The Herdman children’s questions about the Christmas story have been a good opportunity for my sons and I to talk about the story, what is happening and what it means. Up to this point, my sons have participated in our church’s Christmas Pageant without really understanding the story. They know there are angels, shepherds, Mary, Joseph and the baby Jesus. Dressing up in the costumes is fun. But their experience in the pageant has been one of participation, not appreciation.

This year when a teacher was asking the kids who might want to play Mary in the Christmas Pageant the room was silent for a moment, than my youngest son who recently turned six stated loudly, “I’ll be Mary.” To which the teacher replied, “You want to be Mary?” and looked at me with a quizzical face. I asked my son, “You want to be Mary?” to which he replied, “Yes.

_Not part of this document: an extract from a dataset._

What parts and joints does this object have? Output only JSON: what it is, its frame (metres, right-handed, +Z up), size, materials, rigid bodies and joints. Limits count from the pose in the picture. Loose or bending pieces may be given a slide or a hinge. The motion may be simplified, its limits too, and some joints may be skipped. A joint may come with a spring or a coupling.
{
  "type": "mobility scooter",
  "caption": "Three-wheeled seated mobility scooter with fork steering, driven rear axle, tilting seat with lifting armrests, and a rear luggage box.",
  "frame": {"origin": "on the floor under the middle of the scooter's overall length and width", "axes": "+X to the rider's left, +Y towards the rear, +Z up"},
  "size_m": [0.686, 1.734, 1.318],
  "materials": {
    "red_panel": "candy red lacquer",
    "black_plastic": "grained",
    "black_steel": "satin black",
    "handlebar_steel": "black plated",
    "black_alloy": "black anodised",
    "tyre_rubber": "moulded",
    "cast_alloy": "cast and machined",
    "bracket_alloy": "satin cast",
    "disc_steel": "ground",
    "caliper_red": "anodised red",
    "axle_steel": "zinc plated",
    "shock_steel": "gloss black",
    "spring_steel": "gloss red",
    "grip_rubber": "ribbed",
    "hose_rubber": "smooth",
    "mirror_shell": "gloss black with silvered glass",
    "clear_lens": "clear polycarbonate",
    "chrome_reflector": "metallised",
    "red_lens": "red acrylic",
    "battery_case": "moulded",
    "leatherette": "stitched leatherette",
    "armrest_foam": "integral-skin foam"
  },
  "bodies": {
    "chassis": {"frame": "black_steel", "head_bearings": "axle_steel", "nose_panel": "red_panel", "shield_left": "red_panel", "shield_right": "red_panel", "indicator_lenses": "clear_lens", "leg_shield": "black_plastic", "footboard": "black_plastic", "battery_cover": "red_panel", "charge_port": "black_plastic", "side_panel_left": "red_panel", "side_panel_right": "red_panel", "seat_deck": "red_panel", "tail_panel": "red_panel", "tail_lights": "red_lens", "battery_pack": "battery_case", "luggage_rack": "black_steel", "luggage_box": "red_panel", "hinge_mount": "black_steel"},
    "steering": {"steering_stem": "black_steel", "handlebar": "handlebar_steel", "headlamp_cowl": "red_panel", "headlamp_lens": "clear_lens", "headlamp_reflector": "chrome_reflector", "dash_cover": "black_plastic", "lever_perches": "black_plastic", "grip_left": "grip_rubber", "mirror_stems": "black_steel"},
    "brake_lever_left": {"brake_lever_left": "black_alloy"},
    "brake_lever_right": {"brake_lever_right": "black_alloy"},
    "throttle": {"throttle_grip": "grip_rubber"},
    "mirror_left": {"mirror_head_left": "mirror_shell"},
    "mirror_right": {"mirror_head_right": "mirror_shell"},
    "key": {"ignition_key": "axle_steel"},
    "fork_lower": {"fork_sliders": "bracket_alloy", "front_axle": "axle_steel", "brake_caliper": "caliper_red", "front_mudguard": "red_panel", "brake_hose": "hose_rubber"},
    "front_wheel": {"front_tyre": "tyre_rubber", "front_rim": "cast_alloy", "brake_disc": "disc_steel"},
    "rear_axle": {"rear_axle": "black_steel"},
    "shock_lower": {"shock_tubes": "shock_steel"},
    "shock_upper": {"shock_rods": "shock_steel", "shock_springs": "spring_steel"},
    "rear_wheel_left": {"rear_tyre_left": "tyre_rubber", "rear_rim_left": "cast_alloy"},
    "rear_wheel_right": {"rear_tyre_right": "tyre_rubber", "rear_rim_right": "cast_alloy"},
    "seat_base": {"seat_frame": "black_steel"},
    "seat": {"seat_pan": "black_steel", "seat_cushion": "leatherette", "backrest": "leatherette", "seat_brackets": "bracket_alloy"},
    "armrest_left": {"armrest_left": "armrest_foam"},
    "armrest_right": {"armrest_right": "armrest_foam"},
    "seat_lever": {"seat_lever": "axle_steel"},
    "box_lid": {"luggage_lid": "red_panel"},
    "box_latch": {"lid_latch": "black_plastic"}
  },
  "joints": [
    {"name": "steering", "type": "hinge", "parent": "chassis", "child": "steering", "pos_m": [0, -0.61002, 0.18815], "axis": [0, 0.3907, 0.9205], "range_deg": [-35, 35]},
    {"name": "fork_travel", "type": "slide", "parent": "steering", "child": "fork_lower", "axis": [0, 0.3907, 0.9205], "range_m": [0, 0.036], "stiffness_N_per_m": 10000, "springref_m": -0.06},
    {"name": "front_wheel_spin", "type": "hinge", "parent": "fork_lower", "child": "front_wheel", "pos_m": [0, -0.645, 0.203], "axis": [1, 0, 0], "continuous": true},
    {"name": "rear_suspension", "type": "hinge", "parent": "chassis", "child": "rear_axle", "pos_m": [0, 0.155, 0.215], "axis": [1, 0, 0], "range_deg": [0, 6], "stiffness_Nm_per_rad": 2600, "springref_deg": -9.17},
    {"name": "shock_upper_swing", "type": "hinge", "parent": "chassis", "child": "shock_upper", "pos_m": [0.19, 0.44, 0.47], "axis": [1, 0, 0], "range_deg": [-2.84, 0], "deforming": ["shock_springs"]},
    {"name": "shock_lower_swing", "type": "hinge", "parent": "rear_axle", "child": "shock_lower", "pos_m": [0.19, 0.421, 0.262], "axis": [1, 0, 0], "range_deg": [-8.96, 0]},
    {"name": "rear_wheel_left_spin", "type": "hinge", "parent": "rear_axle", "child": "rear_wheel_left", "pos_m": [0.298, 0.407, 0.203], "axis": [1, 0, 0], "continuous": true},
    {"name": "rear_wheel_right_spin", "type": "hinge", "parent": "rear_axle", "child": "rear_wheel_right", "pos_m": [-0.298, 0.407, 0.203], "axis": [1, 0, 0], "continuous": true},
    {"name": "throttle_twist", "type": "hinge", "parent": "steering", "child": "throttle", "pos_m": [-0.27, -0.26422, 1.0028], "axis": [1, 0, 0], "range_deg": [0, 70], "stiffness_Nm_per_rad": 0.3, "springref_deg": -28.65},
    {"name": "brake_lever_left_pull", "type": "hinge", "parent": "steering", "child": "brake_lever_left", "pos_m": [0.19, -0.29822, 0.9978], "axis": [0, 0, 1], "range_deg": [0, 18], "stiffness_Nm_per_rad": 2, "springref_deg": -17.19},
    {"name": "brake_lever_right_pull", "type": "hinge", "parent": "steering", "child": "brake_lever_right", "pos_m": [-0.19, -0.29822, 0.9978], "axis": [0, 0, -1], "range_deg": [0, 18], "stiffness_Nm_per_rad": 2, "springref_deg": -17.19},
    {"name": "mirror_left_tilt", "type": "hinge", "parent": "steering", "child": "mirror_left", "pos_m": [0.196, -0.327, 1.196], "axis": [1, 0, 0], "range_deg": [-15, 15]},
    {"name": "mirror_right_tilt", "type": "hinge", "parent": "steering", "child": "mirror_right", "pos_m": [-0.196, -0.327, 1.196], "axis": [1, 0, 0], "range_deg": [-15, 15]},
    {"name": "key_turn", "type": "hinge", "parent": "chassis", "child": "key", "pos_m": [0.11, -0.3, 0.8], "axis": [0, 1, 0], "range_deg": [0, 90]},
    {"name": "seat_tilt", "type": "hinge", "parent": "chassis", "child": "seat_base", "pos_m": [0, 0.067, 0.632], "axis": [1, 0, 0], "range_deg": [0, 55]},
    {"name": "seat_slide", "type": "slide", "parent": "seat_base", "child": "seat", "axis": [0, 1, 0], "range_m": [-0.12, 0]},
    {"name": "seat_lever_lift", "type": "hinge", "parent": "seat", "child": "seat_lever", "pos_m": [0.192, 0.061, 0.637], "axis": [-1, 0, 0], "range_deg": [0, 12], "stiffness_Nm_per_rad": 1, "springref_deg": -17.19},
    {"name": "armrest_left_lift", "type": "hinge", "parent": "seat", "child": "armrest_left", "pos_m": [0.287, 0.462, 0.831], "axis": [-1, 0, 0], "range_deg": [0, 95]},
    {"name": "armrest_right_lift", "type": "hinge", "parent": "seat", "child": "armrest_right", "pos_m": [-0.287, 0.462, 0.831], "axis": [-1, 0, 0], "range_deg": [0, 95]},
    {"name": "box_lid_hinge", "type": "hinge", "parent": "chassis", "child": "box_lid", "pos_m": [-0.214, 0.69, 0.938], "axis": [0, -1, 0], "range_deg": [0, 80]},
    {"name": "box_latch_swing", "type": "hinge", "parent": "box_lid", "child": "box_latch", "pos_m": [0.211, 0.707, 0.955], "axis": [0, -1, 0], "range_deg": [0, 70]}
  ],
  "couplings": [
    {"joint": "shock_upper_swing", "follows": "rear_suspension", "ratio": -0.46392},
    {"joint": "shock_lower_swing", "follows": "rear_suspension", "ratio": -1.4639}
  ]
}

I want to be Mary.” I looked back at the teacher and gave her my permission. I’m not sure how comfortable everyone was with my son’s decision (mainly the adults in the room, the children seemed to care less), but I felt if my son wanted to play Mary, by gosh, I was going to let him.

I don’t know what the Christmas Pageant holds for us this year, but it looks like it might be an untraditional one. When roles are changed and things are done out of the ordinary or expected, our own beliefs for how things are, or should be done can be challenged. It’s like the story The Best Christmas Pageant Ever–will the Christmas story be ruined by the Herdman’s being in the play? No. Their participation ended up making it the best pageant ever. Similarly, will our church’s play be ruined if my son plays Mary? No. It will make the play more memorable, and I couldn’t be prouder of him.

How do you encourage or support your child to do something out of the ordinary?